Sharaa has signaled that attracting support and cooperation from the U.S. and its allies requires not only diplomatic outreach but also a demonstration of his commitment to political pluralism. As part of its political transformation plan, on October 5, the government held indirect and limited, yet still significant, elections for 140 of the 210 seats in a new legislative body. (Sharaa appoints the remaining 70 seats). The election is key to Syria’s transition because one of the parliament’s key tasks will be to draft a new constitution for the country and prepare for direct public elections in the next term. Voting was not held in areas outside government control, such as Hasakah and Raqqa, or in Suwayda, where unrest among the Druze community has flared repeatedly.
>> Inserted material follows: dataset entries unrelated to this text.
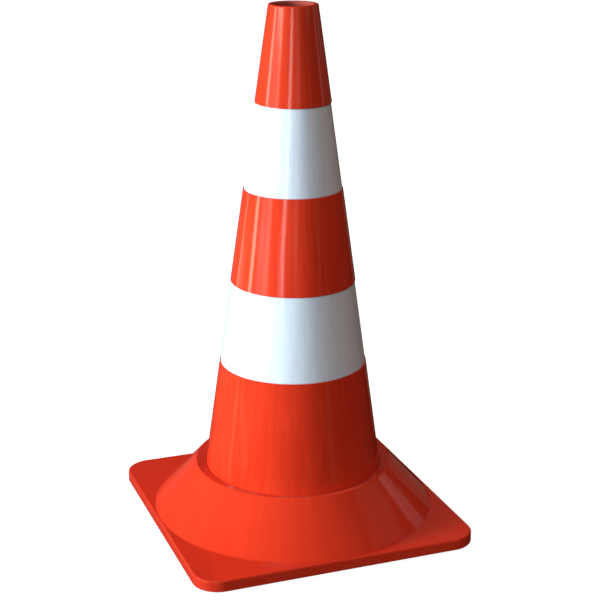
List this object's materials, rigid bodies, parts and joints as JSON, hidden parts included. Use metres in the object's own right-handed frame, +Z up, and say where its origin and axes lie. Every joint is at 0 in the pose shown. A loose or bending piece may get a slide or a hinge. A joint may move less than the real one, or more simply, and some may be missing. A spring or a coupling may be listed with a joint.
{
  "type": "traffic cone",
  "caption": "Tapered hollow traffic cone with sunk reflective sleeves, held down by a square weighted base that lifts off over its top.",
  "frame": {"origin": "on the ground, under the middle of the square base", "axes": "+Z up along the cone's axis; +X and +Y square to the sides of the base, with the sleeves' seams at +Y, the rear"},
  "size_m": [0.415, 0.415, 0.75],
  "materials": {
    "body_plastic": "glossy moulded orange-red",
    "base_plastic": "glossy moulded orange-red",
    "reflective_film": "smooth white reflective film",
    "ballast_rubber": "coarse recycled rubber",
    "foot_rubber": "matt moulded rubber"
  },
  "bodies": {
    "cone": {"cone_body": "body_plastic", "upper_reflective_sleeve": "reflective_film", "lower_reflective_sleeve": "reflective_film"},
    "base": {"base_shell": "base_plastic", "ballast_ring": "ballast_rubber", "rubber_foot_front_left": "foot_rubber", "rubber_foot_front_right": "foot_rubber", "rubber_foot_rear_left": "foot_rubber", "rubber_foot_rear_right": "foot_rubber"}
  },
  "joints": [
    {"name": "base_lift", "type": "slide", "parent": "cone", "child": "base", "axis": [0, 0, 1], "range_m": [0, 0.76]}
  ]
}
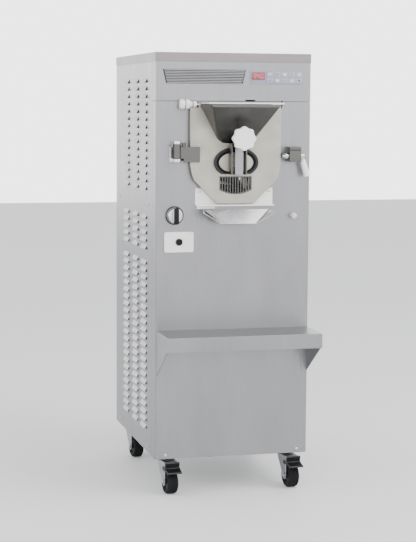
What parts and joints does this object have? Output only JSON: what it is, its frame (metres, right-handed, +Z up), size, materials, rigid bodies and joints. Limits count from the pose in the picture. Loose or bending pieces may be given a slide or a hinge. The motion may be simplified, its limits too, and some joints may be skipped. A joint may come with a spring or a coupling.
{
  "type": "batch freezer",
  "caption": "Floor-standing soft ice-cream machine: louvred steel cabinet, hinged door with hopper, sliding gate, chute, shelf and swivel casters.",
  "frame": {"origin": "on the floor, in the middle of the whole machine with its shelf", "axes": "+Z up, front with the door and shelf towards -Y, +X to the viewer's right"},
  "size_m": [0.51, 0.7994, 1.381],
  "materials": {
    "stainless_panel": "fine satin brushing",
    "cover_steel": "satin",
    "frame_steel": "grey paint",
    "bright_steel": "polished",
    "dark_steel": "machined",
    "door_steel": "bead-blasted, warm",
    "white_plastic": "smooth",
    "black_plastic": "moulded",
    "grey_plastic": "printed membrane",
    "black_rubber": "smooth",
    "tread": "worn",
    "foam": "rigid foam",
    "motor_paint": "enamel",
    "compressor_paint": "gloss black",
    "fin_aluminium": "bare fins",
    "copper": "drawn tube",
    "zinc": "zinc plated",
    "cast_steel": "machined casting",
    "trim_ribs": "dark ribbed"
  },
  "bodies": {
    "cabinet": {"frame": "frame_steel", "top_cover": "cover_steel", "left_side_panel": "stainless_panel", "right_side_panel": "stainless_panel", "rear_panel": "stainless_panel", "control_fascia": "stainless_panel", "front_panel": "stainless_panel", "panel_screws": "bright_steel", "trim_strip": "trim_ribs", "control_plate": "grey_plastic", "electrical_box": "grey_plastic", "freezing_barrel": "bright_steel", "barrel_insulation": "foam", "bearing_housing": "cast_steel", "beater_motor": "motor_paint", "compressor": "compressor_paint", "condenser": "fin_aluminium", "refrigerant_pipes": "copper", "hinge_base": "bright_steel", "clamp_bracket": "dark_steel", "chute_plate": "white_plastic", "discharge_chute": "bright_steel", "tap_flange": "bright_steel", "switch_plate": "white_plastic", "rest_stud": "bright_steel", "shelf": "stainless_panel", "shelf_brackets": "stainless_panel", "drive_belt": "black_rubber"},
    "beater_unit": {"drive_shaft": "dark_steel", "beater": "bright_steel", "scraper_blades": "white_plastic", "driven_pulley": "cast_steel"},
    "motor_rotor": {"motor_pulley": "cast_steel"},
    "fan": {"condenser_fan": "black_plastic"},
    "door": {"door_plate": "door_steel", "door_gasket": "black_rubber", "feed_hopper": "dark_steel", "outlet_grille": "bright_steel", "gate_guides": "dark_steel", "hinge_leaf": "dark_steel", "lid_pin": "white_plastic"},
    "lid": {"hopper_lid": "bright_steel"},
    "gate": {"gate_plate": "dark_steel", "gate_seal": "black_rubber", "gate_bar": "bright_steel"},
    "gate_knob": {"gate_knob": "white_plastic"},
    "clamp": {"clamp_lever": "bright_steel", "clamp_grip": "white_plastic"},
    "tap": {"tap_handle": "bright_steel"},
    "button": {"switch_button": "black_plastic"},
    "front_left_swivel": {"front_left_caster_fork": "zinc"},
    "front_left_wheel": {"front_left_caster_wheel": "tread"},
    "front_left_brake": {"front_left_caster_pedal": "black_plastic"},
    "front_right_swivel": {"front_right_caster_fork": "zinc"},
    "front_right_wheel": {"front_right_caster_wheel": "tread"},
    "front_right_brake": {"front_right_caster_pedal": "black_plastic"},
    "rear_left_swivel": {"rear_left_caster_fork": "zinc"},
    "rear_left_wheel": {"rear_left_caster_wheel": "tread"},
    "rear_right_swivel": {"rear_right_caster_fork": "zinc"},
    "rear_right_wheel": {"rear_right_caster_wheel": "tread"}
  },
  "joints": [
    {"name": "beater_spin", "type": "hinge", "parent": "cabinet", "child": "beater_unit", "pos_m": [0, -0.04175, 1.05], "axis": [0, 1, 0], "continuous": true},
    {"name": "motor_spin", "type": "hinge", "parent": "cabinet", "child": "motor_rotor", "pos_m": [0, 0.21025, 0.675], "axis": [0, 1, 0], "continuous": true},
    {"name": "fan_spin", "type": "hinge", "parent": "cabinet", "child": "fan", "pos_m": [0, 0.27, 0.345], "axis": [0, 1, 0], "continuous": true},
    {"name": "door_swing", "type": "hinge", "parent": "cabinet", "child": "door", "pos_m": [-0.1875, -0.27075, 1.07], "axis": [0, 0, -1], "range_deg": [0, 110]},
    {"name": "lid_swing", "type": "hinge", "parent": "door", "child": "lid", "pos_m": [0, -0.25975, 1.223], "axis": [-1, 0, 0], "range_deg": [0, 90]},
    {"name": "gate_slide", "type": "slide", "parent": "door", "child": "gate", "axis": [0, 0, -1], "range_m": [0, 0.055]},
    {"name": "gate_knob_turn", "type": "hinge", "parent": "gate", "child": "gate_knob", "pos_m": [0, -0.33675, 1.1205], "axis": [0, 1, 0], "continuous": true},
    {"name": "clamp_turn", "type": "hinge", "parent": "cabinet", "child": "clamp", "pos_m": [0.186, -0.27075, 1.065], "axis": [-1, 0, 0], "range_deg": [0, 100]},
    {"name": "tap_turn", "type": "hinge", "parent": "cabinet", "child": "tap", "pos_m": [-0.19, -0.25675, 0.881], "axis": [0, 1, 0], "range_deg": [0, 90]},
    {"name": "button_press", "type": "slide", "parent": "cabinet", "child": "button", "axis": [0, 1, 0], "range_m": [0, 0.003], "stiffness_N_per_m": 400},
    {"name": "front_left_caster_swivel", "type": "hinge", "parent": "cabinet", "child": "front_left_swivel", "pos_m": [-0.199, -0.18425, 0.1], "axis": [0, 0, 1], "continuous": true},
    {"name": "front_left_wheel_roll", "type": "hinge", "parent": "front_left_swivel", "child": "front_left_wheel", "pos_m": [-0.19578, -0.22111, 0.0385], "axis": [0.9962, 0.0872, 0], "continuous": true},
    {"name": "front_left_brake_press", "type": "hinge", "parent": "front_left_swivel", "child": "front_left_brake", "pos_m": [-0.19525, -0.22709, 0.083], "axis": [0.9962, 0.0872, 0], "range_deg": [0, 12], "stiffness_Nm_per_rad": 2},
    {"name": "front_right_caster_swivel", "type": "hinge", "parent": "cabinet", "child": "front_right_swivel", "pos_m": [0.199, -0.18425, 0.1], "axis": [0, 0, 1], "continuous": true},
    {"name": "front_right_wheel_roll", "type": "hinge", "parent": "front_right_swivel", "child": "front_right_wheel", "pos_m": [0.20222, -0.22111, 0.0385], "axis": [0.9962, 0.0872, 0], "continuous": true},
    {"name": "front_right_brake_press", "type": "hinge", "parent": "front_right_swivel", "child": "front_right_brake", "pos_m": [0.20275, -0.22709, 0.083], "axis": [0.9962, 0.0872, 0], "range_deg": [0, 12], "stiffness_Nm_per_rad": 2},
    {"name": "rear_left_caster_swivel", "type": "hinge", "parent": "cabinet", "child": "rear_left_swivel", "pos_m": [-0.199, 0.34075, 0.1], "axis": [0, 0, 1], "continuous": true},
    {"name": "rear_left_wheel_roll", "type": "hinge", "parent": "rear_left_swivel", "child": "rear_left_wheel", "pos_m": [-0.19578, 0.30389, 0.0385], "axis": [0.9962, 0.0872, 0], "continuous": true},
    {"name": "rear_right_caster_swivel", "type": "hinge", "parent": "cabinet", "child": "rear_right_swivel", "pos_m": [0.199, 0.34075, 0.1], "axis": [0, 0, 1], "continuous": true},
    {"name": "rear_right_wheel_roll", "type": "hinge", "parent": "rear_right_swivel", "child": "rear_right_wheel", "pos_m": [0.20222, 0.30389, 0.0385], "axis": [0.9962, 0.0872, 0], "continuous": true}
  ],
  "couplings": [
    {"joint": "motor_spin", "follows": "beater_spin", "ratio": 2.5}
  ]
}
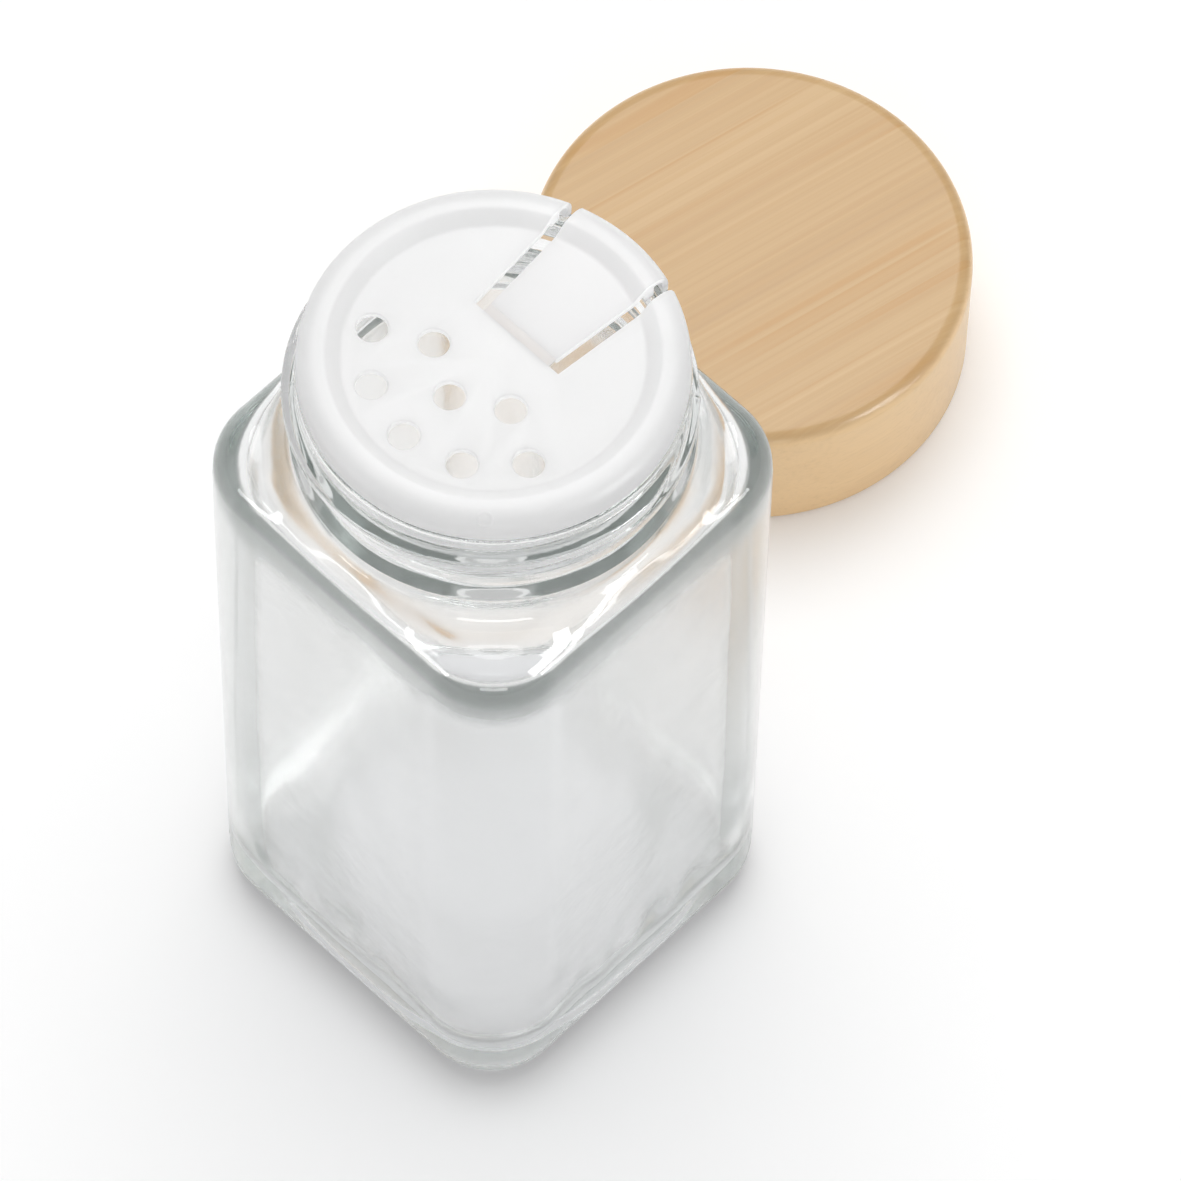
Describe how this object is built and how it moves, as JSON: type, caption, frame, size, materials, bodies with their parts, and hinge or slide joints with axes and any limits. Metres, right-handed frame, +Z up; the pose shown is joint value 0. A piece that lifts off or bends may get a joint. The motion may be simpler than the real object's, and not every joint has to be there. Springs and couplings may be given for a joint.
{
  "type": "spice jar",
  "caption": "Square glass spice jar with a snap-in shaker insert, a hinged pour flap and a round bamboo screw lid that lifts off.",
  "frame": {"origin": "centre of the jar's base, on the surface that it stands on", "axes": "+Z up along the jar's axis, X and Y square to the jar's flat sides, +X towards the pour flap"},
  "size_m": [0.113, 0.0725, 0.1053],
  "materials": {
    "glass": "clear, faintly green, moulded glass",
    "shaker_plastic": "translucent frosted polypropylene",
    "flap_plastic": "translucent frosted polypropylene",
    "bamboo": "laminated bamboo, lightly sealed",
    "liner_plastic": "translucent polypropylene",
    "seal_foam": "soft polyethylene foam disc"
  },
  "bodies": {
    "jar": {"glass_jar": "glass"},
    "shaker": {"shaker_insert": "shaker_plastic"},
    "flap": {"pour_flap": "flap_plastic"},
    "lid": {"bamboo_cap": "bamboo", "cap_liner": "liner_plastic", "cap_seal": "seal_foam"}
  },
  "joints": [
    {"name": "shaker_pull", "type": "slide", "parent": "jar", "child": "shaker", "axis": [0, 0, 1], "range_m": [0, 0.03]},
    {"name": "flap_hinge", "type": "hinge", "parent": "shaker", "child": "flap", "pos_m": [0.0042, 0, 0.1042], "axis": [0, -1, 0], "range_deg": [0, 110]},
    {"name": "lid_lift", "type": "slide", "parent": "jar", "child": "lid", "axis": [0, 0, 1], "range_m": [0, 0.12]}
  ]
}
Some criticized the election as insufficiently democratic because the electorate was selected by appointed regional councils, limiting the total number of voters nationwide to fewer than 10,000 Syrians. Others noted that the vote resulted in only seven women elected — far below a government target of 20 percent — and the results heavily favored men from the country’s Sunni Muslim majority who had fought in the years-long revolution against the Assad regime. Members of religious and ethnic minorities won fewer than a dozen seats — diluting Sharaa’s messaging that his government seeks to integrate all minorities and communities in the post-Assad political structure. However, most experts viewed the vote as a tentative, yet still positive start on the long road from repressive authoritarianism to a political structure based on consent of the governed.